All of the material below is to be returned exactly.

Source excerpt:
——
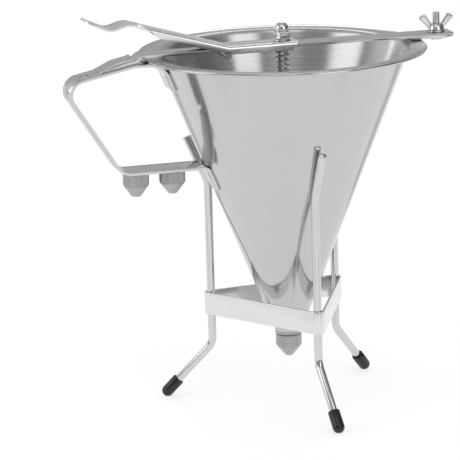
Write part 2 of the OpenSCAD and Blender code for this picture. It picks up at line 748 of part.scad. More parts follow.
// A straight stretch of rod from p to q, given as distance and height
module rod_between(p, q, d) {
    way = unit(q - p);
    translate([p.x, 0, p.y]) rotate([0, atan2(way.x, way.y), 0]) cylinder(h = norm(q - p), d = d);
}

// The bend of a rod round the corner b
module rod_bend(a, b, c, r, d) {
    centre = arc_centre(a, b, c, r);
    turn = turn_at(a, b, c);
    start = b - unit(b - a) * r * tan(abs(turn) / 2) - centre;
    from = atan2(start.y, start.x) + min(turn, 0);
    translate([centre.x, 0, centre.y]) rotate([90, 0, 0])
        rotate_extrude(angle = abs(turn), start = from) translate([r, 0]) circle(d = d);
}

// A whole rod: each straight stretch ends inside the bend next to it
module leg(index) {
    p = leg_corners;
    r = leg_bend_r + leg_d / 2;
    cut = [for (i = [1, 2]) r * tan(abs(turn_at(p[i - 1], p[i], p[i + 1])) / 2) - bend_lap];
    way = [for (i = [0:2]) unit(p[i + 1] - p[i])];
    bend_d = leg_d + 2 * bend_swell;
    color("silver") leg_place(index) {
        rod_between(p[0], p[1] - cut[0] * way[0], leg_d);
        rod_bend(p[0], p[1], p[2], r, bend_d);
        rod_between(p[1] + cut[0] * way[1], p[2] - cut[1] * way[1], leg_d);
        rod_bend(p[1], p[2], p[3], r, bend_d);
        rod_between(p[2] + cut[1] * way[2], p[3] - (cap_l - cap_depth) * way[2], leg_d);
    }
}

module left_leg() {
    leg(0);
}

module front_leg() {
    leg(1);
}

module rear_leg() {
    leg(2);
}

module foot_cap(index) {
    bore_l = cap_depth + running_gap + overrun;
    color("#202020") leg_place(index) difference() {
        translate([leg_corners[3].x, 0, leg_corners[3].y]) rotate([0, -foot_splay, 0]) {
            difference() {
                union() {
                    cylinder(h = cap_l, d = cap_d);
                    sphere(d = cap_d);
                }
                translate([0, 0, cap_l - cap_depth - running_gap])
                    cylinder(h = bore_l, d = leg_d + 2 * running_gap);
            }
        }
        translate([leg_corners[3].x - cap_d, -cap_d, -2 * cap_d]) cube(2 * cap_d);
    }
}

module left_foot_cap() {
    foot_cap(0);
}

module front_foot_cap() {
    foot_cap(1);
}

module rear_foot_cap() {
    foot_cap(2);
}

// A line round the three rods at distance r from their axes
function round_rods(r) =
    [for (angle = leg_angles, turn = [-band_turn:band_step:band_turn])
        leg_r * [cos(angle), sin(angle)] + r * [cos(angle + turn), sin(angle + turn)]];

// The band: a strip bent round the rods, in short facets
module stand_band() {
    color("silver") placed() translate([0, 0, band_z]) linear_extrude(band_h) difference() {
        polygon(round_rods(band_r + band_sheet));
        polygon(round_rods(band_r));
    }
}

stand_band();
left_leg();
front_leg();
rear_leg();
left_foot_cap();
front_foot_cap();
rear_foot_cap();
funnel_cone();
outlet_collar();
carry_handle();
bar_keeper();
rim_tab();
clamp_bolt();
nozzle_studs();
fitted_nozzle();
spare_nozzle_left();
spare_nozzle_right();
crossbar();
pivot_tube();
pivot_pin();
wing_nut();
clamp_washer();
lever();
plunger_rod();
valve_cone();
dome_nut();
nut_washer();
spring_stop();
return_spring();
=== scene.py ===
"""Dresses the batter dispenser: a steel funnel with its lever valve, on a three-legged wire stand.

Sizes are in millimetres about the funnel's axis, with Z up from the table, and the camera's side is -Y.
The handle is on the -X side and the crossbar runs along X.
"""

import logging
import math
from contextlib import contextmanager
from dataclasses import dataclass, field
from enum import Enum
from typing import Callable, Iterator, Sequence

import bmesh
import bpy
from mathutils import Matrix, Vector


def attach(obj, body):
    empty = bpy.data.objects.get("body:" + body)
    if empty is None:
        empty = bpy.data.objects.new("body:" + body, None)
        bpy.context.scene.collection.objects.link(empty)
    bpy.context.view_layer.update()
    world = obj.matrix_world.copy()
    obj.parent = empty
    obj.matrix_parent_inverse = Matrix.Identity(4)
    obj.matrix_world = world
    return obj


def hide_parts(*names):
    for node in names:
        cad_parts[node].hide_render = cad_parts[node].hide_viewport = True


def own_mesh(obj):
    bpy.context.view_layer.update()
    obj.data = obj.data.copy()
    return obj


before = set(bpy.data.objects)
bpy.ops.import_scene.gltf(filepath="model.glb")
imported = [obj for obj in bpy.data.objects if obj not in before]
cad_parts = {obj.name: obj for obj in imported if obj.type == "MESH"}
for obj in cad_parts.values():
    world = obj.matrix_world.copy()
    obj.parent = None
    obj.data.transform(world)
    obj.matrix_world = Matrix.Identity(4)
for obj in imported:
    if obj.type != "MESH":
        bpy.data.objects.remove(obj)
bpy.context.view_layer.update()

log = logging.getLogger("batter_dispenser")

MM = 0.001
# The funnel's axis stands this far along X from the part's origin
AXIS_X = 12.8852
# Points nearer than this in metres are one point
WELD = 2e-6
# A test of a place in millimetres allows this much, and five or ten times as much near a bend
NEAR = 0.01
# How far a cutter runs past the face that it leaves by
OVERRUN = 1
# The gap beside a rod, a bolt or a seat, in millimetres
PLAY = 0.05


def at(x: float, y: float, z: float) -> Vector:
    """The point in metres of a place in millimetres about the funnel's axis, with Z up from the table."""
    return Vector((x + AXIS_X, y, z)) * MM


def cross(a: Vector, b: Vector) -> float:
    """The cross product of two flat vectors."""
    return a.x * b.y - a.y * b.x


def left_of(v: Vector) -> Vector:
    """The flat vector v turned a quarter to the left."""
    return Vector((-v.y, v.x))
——
Written answer:
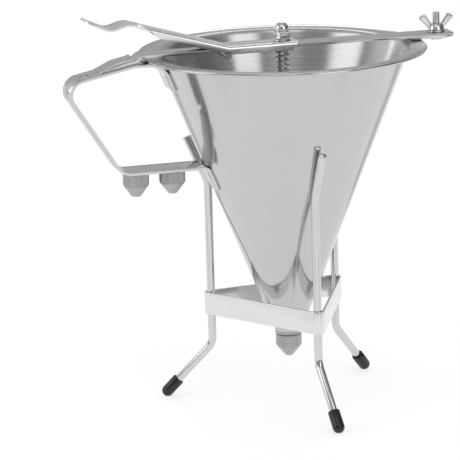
Write part 2 of the OpenSCAD and Blender code for this picture. It picks up at line 748 of part.scad. More parts follow.
// A straight stretch of rod from p to q, given as distance and height
module rod_between(p, q, d) {
    way = unit(q - p);
    translate([p.x, 0, p.y]) rotate([0, atan2(way.x, way.y), 0]) cylinder(h = norm(q - p), d = d);
}

// The bend of a rod round the corner b
module rod_bend(a, b, c, r, d) {
    centre = arc_centre(a, b, c, r);
    turn = turn_at(a, b, c);
    start = b - unit(b - a) * r * tan(abs(turn) / 2) - centre;
    from = atan2(start.y, start.x) + min(turn, 0);
    translate([centre.x, 0, centre.y]) rotate([90, 0, 0])
        rotate_extrude(angle = abs(turn), start = from) translate([r, 0]) circle(d = d);
}

// A whole rod: each straight stretch ends inside the bend next to it
module leg(index) {
    p = leg_corners;
    r = leg_bend_r + leg_d / 2;
    cut = [for (i = [1, 2]) r * tan(abs(turn_at(p[i - 1], p[i], p[i + 1])) / 2) - bend_lap];
    way = [for (i = [0:2]) unit(p[i + 1] - p[i])];
    bend_d = leg_d + 2 * bend_swell;
    color("silver") leg_place(index) {
        rod_between(p[0], p[1] - cut[0] * way[0], leg_d);
        rod_bend(p[0], p[1], p[2], r, bend_d);
        rod_between(p[1] + cut[0] * way[1], p[2] - cut[1] * way[1], leg_d);
        rod_bend(p[1], p[2], p[3], r, bend_d);
        rod_between(p[2] + cut[1] * way[2], p[3] - (cap_l - cap_depth) * way[2], leg_d);
    }
}

module left_leg() {
    leg(0);
}

module front_leg() {
    leg(1);
}

module rear_leg() {
    leg(2);
}

module foot_cap(index) {
    bore_l = cap_depth + running_gap + overrun;
    color("#202020") leg_place(index) difference() {
        translate([leg_corners[3].x, 0, leg_corners[3].y]) rotate([0, -foot_splay, 0]) {
            difference() {
                union() {
                    cylinder(h = cap_l, d = cap_d);
                    sphere(d = cap_d);
                }
                translate([0, 0, cap_l - cap_depth - running_gap])
                    cylinder(h = bore_l, d = leg_d + 2 * running_gap);
            }
        }
        translate([leg_corners[3].x - cap_d, -cap_d, -2 * cap_d]) cube(2 * cap_d);
    }
}

module left_foot_cap() {
    foot_cap(0);
}

module front_foot_cap() {
    foot_cap(1);
}

module rear_foot_cap() {
    foot_cap(2);
}

// A line round the three rods at distance r from their axes
function round_rods(r) =
    [for (angle = leg_angles, turn = [-band_turn:band_step:band_turn])
        leg_r * [cos(angle), sin(angle)] + r * [cos(angle + turn), sin(angle + turn)]];

// The band: a strip bent round the rods, in short facets
module stand_band() {
    color("silver") placed() translate([0, 0, band_z]) linear_extrude(band_h) difference() {
        polygon(round_rods(band_r + band_sheet));
        polygon(round_rods(band_r));
    }
}

stand_band();
left_leg();
front_leg();
rear_leg();
left_foot_cap();
front_foot_cap();
rear_foot_cap();
funnel_cone();
outlet_collar();
carry_handle();
bar_keeper();
rim_tab();
clamp_bolt();
nozzle_studs();
fitted_nozzle();
spare_nozzle_left();
spare_nozzle_right();
crossbar();
pivot_tube();
pivot_pin();
wing_nut();
clamp_washer();
lever();
plunger_rod();
valve_cone();
dome_nut();
nut_washer();
spring_stop();
return_spring();
=== scene.py ===
"""Dresses the batter dispenser: a steel funnel with its lever valve, on a three-legged wire stand.

Sizes are in millimetres about the funnel's axis, with Z up from the table, and the camera's side is -Y.
The handle is on the -X side and the crossbar runs along X.
"""

import logging
import math
from contextlib import contextmanager
from dataclasses import dataclass, field
from enum import Enum
from typing import Callable, Iterator, Sequence

import bmesh
import bpy
from mathutils import Matrix, Vector


def attach(obj, body):
    empty = bpy.data.objects.get("body:" + body)
    if empty is None:
        empty = bpy.data.objects.new("body:" + body, None)
        bpy.context.scene.collection.objects.link(empty)
    bpy.context.view_layer.update()
    world = obj.matrix_world.copy()
    obj.parent = empty
    obj.matrix_parent_inverse = Matrix.Identity(4)
    obj.matrix_world = world
    return obj


def hide_parts(*names):
    for node in names:
        cad_parts[node].hide_render = cad_parts[node].hide_viewport = True


def own_mesh(obj):
    bpy.context.view_layer.update()
    obj.data = obj.data.copy()
    return obj


before = set(bpy.data.objects)
bpy.ops.import_scene.gltf(filepath="model.glb")
imported = [obj for obj in bpy.data.objects if obj not in before]
cad_parts = {obj.name: obj for obj in imported if obj.type == "MESH"}
for obj in cad_parts.values():
    world = obj.matrix_world.copy()
    obj.parent = None
    obj.data.transform(world)
    obj.matrix_world = Matrix.Identity(4)
for obj in imported:
    if obj.type != "MESH":
        bpy.data.objects.remove(obj)
bpy.context.view_layer.update()

log = logging.getLogger("batter_dispenser")

MM = 0.001
# The funnel's axis stands this far along X from the part's origin
AXIS_X = 12.8852
# Points nearer than this in metres are one point
WELD = 2e-6
# A test of a place in millimetres allows this much, and five or ten times as much near a bend
NEAR = 0.01
# How far a cutter runs past the face that it leaves by
OVERRUN = 1
# The gap beside a rod, a bolt or a seat, in millimetres
PLAY = 0.05


def at(x: float, y: float, z: float) -> Vector:
    """The point in metres of a place in millimetres about the funnel's axis, with Z up from the table."""
    return Vector((x + AXIS_X, y, z)) * MM


def cross(a: Vector, b: Vector) -> float:
    """The cross product of two flat vectors."""
    return a.x * b.y - a.y * b.x


def left_of(v: Vector) -> Vector:
    """The flat vector v turned a quarter to the left."""
    return Vector((-v.y, v.x))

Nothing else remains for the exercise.